Idealmente, os agentes públicos deveriam também promover uma adequada política educacional, científica e cultural. Frente às enormes dificuldades atuais enfrentadas no Brasil para compor tais quadros e traçar os planos que estas políticas requerem, compete então à sociedade civil assumir mais diretamente tal função.

É também com vistas a contribuir neste sentido que o Grupo Davatz-Sangbaul, com este apoio do IHGG Campinas, vem externar sua posição hoje. Assim, cumpriremos a nossa obrigação de atuarmos de maneira positiva na promoção cultural do Brasil e, com isso, estreitarmos os laços de cooperação internacional pela diplomacia cultural.

Nesse sentido, é preciso a todo custo alertar sobre os perigos da polarização.

O extremismo sempre nos parece muito distante – no tempo e no espaço. No entanto, apenas oito anos separaram a queima de livros de 1933, na Alemanha, do início do extermínio dos judeus europeus pelos nazistas.

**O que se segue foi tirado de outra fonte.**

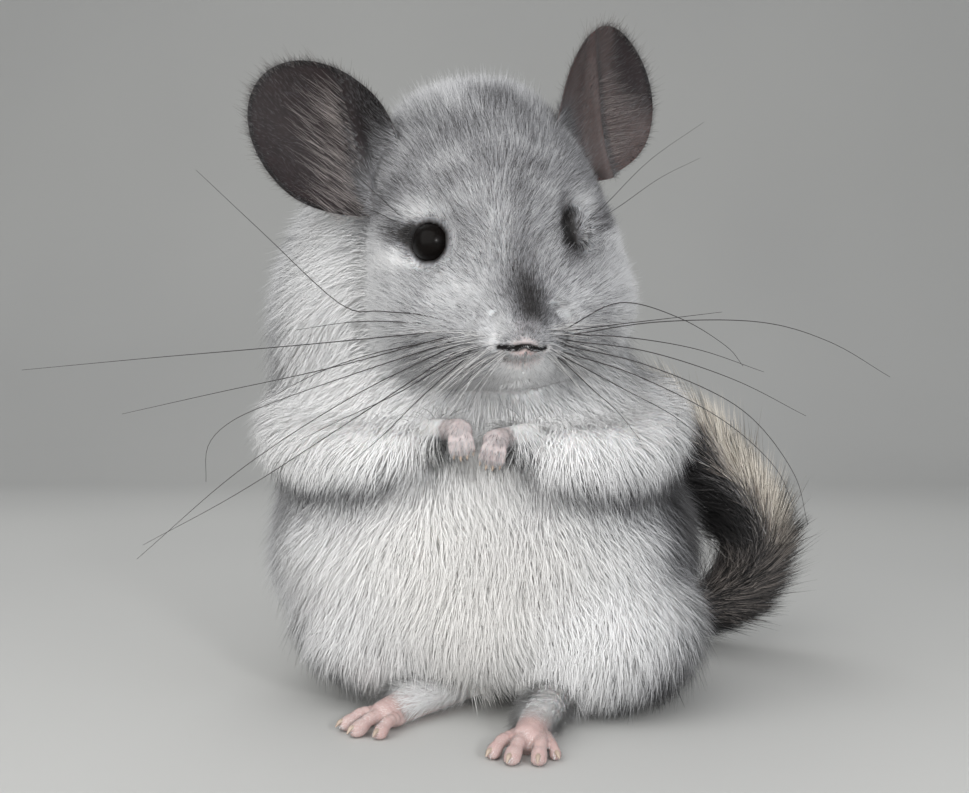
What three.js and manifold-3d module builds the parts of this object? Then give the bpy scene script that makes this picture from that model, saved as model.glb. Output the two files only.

Ali, onde se queimam livros, há de se queimar também pessoas, profetizara o poeta judeu-alemão Heinrich Heine, em 1821. Depois de queimar páginas, foi a vez de destruir a arte degenerada. O passo seguinte, um pouco mais lento, mas orquestrado com botinas de ferro, foi desacreditar a ciência. Daí a expulsar professores e dissidentes artísticos foi apenas outro passo. Prendê-los por suas ideias, por que não? E assim terminamos olhando para campos de extermínio de seres humanos na década de 1940.

Toda essa vergonha mascarada e aliada a um discurso de que havia um novo projeto artístico, que seria heróico […] ou não seria nada.

É em memória da verdadeira cultura brasileira que devemos nos resguardar contra esse perigo.

É em memória de um Lasar Segall e de um Stefan Zweig que não podemos aceitar um Roberto Alvim ou seus apoiadores, sabidamente espalhados pelo país.

Assinam o artigo como diretoria constitutiva do Grupo Davatz-Sangbaul: Bruno Gabriel Witzel de Souza – Flávia Renata da Silva Varolo – André Luiz Bovo – Leonardo Antonio Santin Gardenal – Éder Rodrigo Varussa.